David Garamond wrote:

Can psql be told to exit immediately after an error (especially when
doing commands from a file, -f)? This is the default behaviour of the
mysql client, except when we give it -f option ("force").

\set ON_ERROR_STOP on

Look into the psql man page for additional semantic details.

--
Peter Eisentraut
http://developer.postgresql.org/~petere/

#4David Garamond
lists@zara.6.isreserved.com
In reply to: David Garamond (#1)
Re: psql: immediately exit after an error?

Peter Eisentraut wrote:

Can psql be told to exit immediately after an error (especially when
doing commands from a file, -f)? This is the default behaviour of the
mysql client, except when we give it -f option ("force").

\set ON_ERROR_STOP on

Look into the psql man page for additional semantic details.

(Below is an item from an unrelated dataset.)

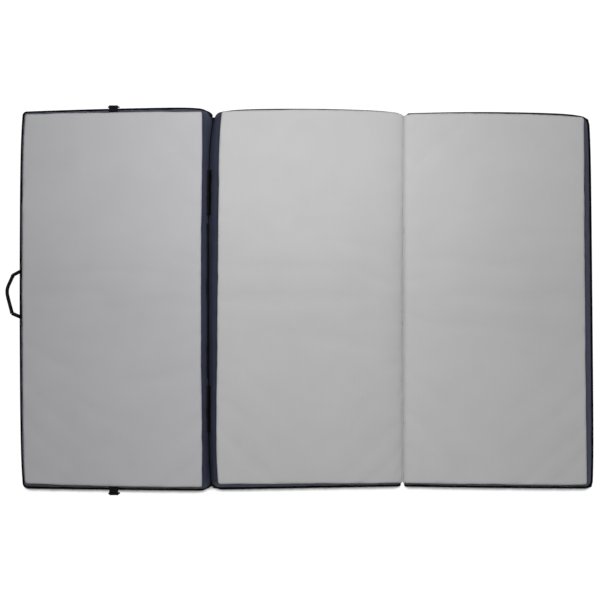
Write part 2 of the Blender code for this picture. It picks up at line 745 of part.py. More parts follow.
def shoulder_line(sign):
    """A shoulder strap's middle line in plan: a curve from the yoke, out and down."""
    middle = DISH_DEPTH - FIT - SHOULDER_THICKNESS / 2
    top = Vector((HARNESS_X + sign * SHOULDER_TOP_SPREAD, YOKE_SOUTH - FIT, middle))
    bend = Vector((HARNESS_X + sign * SHOULDER_MID_SPREAD, SHOULDER_MID_Y, middle))
    end = Vector((HARNESS_X + sign * SHOULDER_END_SPREAD, SHOULDER_END_Y, middle))
    points = []
    for step in range(SHOULDER_STEPS + 1):
        t = step / SHOULDER_STEPS
        points.append(top.lerp(bend, t).lerp(bend.lerp(end, t), t))
    return points, (end - bend).normalized()


def shoulder_strap(side, sign, body):
    """A padded shoulder strap, its ladder lock and the webbing that runs from it to the panel."""
    points, way = shoulder_line(sign)
    rings = cross_sections(points, UP, SHOULDER_WIDTH_OUT, SHOULDER_THICKNESS)
    lowest_y = YOKE_SOUTH - FIT
    rings[0] = [Vector((p.x, lowest_y, p.z)) for p in rings[0]]
    loft(side + "_shoulder_pad", rings, False, "black_cloth", body)
    eye = points[-1] + way * (FIT + LOCK_TOP_BAR + WEBBING_SLOT + BAR_WIDTH / 2)
    eye.z = HARDWARE_HEIGHT
    across = way.cross(UP)
    slotted_plate(side + "_ladder_lock", plate_columns(), plate_lines(BAR_WIDTH, WEBBING_SLOT, LOCK_TOP_BAR),
                  {(1, 1)}, frame_matrix(across, -way, UP, eye), "black_plastic", body)
    lead = []
    for distance in (LOWER_WEBBING_LENGTH, LOWER_RAMP_LENGTH):
        point = eye + way * distance
        point.z = SEWN_HEIGHT
        lead.append(point)
    path = looped_path(lead, eye, -way, UP, LOWER_TAIL)
    ribbon(side + "_lower_webbing", path, across, WEBBING, WEBBING_WIDTH, "black_webbing", body)


def belt_half(name, sign, buckle_end, body):
    """Half of the waist belt, from where it is sewn to the panel to its half of the buckle."""
    low = SEWN_HEIGHT - BELT_DROP
    middle = BUCKLE_LIFT + BUCKLE_THICKNESS / 2
    heights = ((BELT_REACH, SEWN_HEIGHT), (BELT_REACH - BELT_SEWN_LENGTH, SEWN_HEIGHT),
               (BELT_REACH - BELT_SEWN_LENGTH - BELT_RAMP, low), (buckle_end + 2 * BELT_RAMP, low),
               (buckle_end + BELT_RAMP, middle), (buckle_end + FIT, middle))
    path = [Vector((HARNESS_X + sign * x, BELT_Y, z)) for x, z in heights]
    ribbon(name, path, NORTH, WEBBING, BELT_WIDTH, "black_webbing", body)


def buckle_section(x, half_width, low, high):
    """One rectangle across the buckle."""
    return [Vector((x, BELT_Y + sy * half_width, z))
            for sy, z in ((-1, low), (1, low), (1, high), (-1, high))]


def waist_belt(panel_body):
    """The belt's two halves and its side-release buckle."""
    mouth = HARNESS_X + FIT
    back = mouth - SOCKET_LENGTH
    half = BUCKLE_WIDTH / 2
    low = BUCKLE_LIFT
    high = BUCKLE_LIFT + BUCKLE_THICKNESS
    socket = [buckle_section(back + BUCKLE_WALL, half - BUCKLE_WALL, low + BUCKLE_WALL, high - BUCKLE_WALL),
              buckle_section(mouth, half - BUCKLE_WALL, low + BUCKLE_WALL, high - BUCKLE_WALL),
              buckle_section(mouth, half, low, high),
              buckle_section(back, half, low, high)]
    loft("belt_buckle_socket", socket, False, "black_plastic", panel_body)
    body = make_body("belt_buckle_plug", Vector((mouth, BELT_Y, (low + high) / 2)), panel_body)
    shoulder = mouth + FIT
    end = shoulder + PLUG_LENGTH
    slim = BUCKLE_WALL + FIT
    plug = [buckle_section(mouth - TONGUE_LENGTH, half - slim, low + slim, high - slim),
            buckle_section(shoulder, half - slim, low + slim, high - slim),
            buckle_section(shoulder, half, low, high),
            buckle_section(end, half, low, high)]
    loft("belt_buckle_plug", plug, False, "black_plastic", body)
    belt_half("west_belt_webbing", -1, HARNESS_X - back, panel_body)
    belt_half("east_belt_webbing", 1, end - HARNESS_X, panel_body)


def build():
    """The whole pad."""
    clear_scene()
    left, centre, right = make_panels()
    centre_body = make_body("centre_panel", Vector())
    left_body = make_body("left_panel", Vector((LEFT_HINGE_X, 0, -FOLD_CLEARANCE)), centre_body)
    right_hinge = Vector((RIGHT_HINGE_X, 0, PAD_HEIGHT + FOLD_CLEARANCE))
    right_body = make_body("right_panel", right_hinge, centre_body)
    panel_pieces(left, left_body)
    panel_pieces(centre, centre_body)
    panel_pieces(right, right_body)
    hinge_strips(left, centre_body)
    tapes(left, centre, left_body, centre_body)
    for panel, side, length, body in ((left, "east", SHORT_ZIP, left_body),
                                      (centre, "east", LONG_ZIP, centre_body),
                                      (right, "west", LONG_ZIP, right_body)):
        zip_on_wall(panel, side, length, body)
        slider_on_zip(panel, side, length, body)
    side_handle(left, left_body)
    for end, outward in (("north", NORTH), ("south", -NORTH)):
        closing_tab(left, end, outward, left_body)
        closing_strap(end, outward, right_body)
    harness_yoke(right_body)
    for side, sign in (("west", -1), ("east", 1)):
        shoulder_strap(side, sign, right_body)
    waist_belt(right_body)


build()
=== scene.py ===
# %% [markdown]
# # A three-panel bouldering crash pad, lying open
#
# The pad is a set of cloth boxes sewn round foam. Blender could make each panel from a scaled cube with
# a bevel, but cloth shows itself at its seams and corners. So every cover starts as a flat cut of cloth,
# laid out as a grid, whose margin is folded over the edge of the foam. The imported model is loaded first:
# it holds the joints and the exact places, and every piece here is built round it.

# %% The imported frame
import math
from collections import namedtuple

import bmesh
import bpy
import numpy as np
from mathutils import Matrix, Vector


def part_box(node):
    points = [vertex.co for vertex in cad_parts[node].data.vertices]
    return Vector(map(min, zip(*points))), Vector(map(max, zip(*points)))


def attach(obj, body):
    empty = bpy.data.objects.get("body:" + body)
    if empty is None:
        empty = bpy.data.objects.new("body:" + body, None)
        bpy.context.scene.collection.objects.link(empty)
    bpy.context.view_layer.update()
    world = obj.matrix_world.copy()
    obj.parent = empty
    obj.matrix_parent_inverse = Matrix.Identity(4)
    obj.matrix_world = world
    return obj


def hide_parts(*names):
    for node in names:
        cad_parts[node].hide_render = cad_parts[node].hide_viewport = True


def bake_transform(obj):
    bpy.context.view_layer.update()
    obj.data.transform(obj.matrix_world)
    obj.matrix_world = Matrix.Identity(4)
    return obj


MM = 0.001
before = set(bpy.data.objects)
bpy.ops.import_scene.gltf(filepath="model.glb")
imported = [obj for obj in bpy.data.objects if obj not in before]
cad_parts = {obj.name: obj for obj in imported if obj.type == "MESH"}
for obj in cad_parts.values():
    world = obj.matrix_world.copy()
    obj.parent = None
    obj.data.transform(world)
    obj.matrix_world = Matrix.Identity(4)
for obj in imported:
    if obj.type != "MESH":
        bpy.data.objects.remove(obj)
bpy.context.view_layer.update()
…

Thanks! Just what I was looking for.

Btw, may I suggest this line be added by pg_dump/pg_dumpall? Or even the
default being changed to on when -f is given? Or maybe add a command
line option for this?

--
dave

#5Tom Lane
tgl@sss.pgh.pa.us
In reply to: David Garamond (#4)
Re: psql: immediately exit after an error?

David Garamond <lists@zara.6.isreserved.com> writes:

Peter Eisentraut wrote:

\set ON_ERROR_STOP on

Btw, may I suggest this line be added by pg_dump/pg_dumpall?

No. The fact that pg_dump scripts keep going is a feature, not a bug.
We recently changed pg_restore to match that behavior, in fact, because
people were constantly having trouble when it didn't.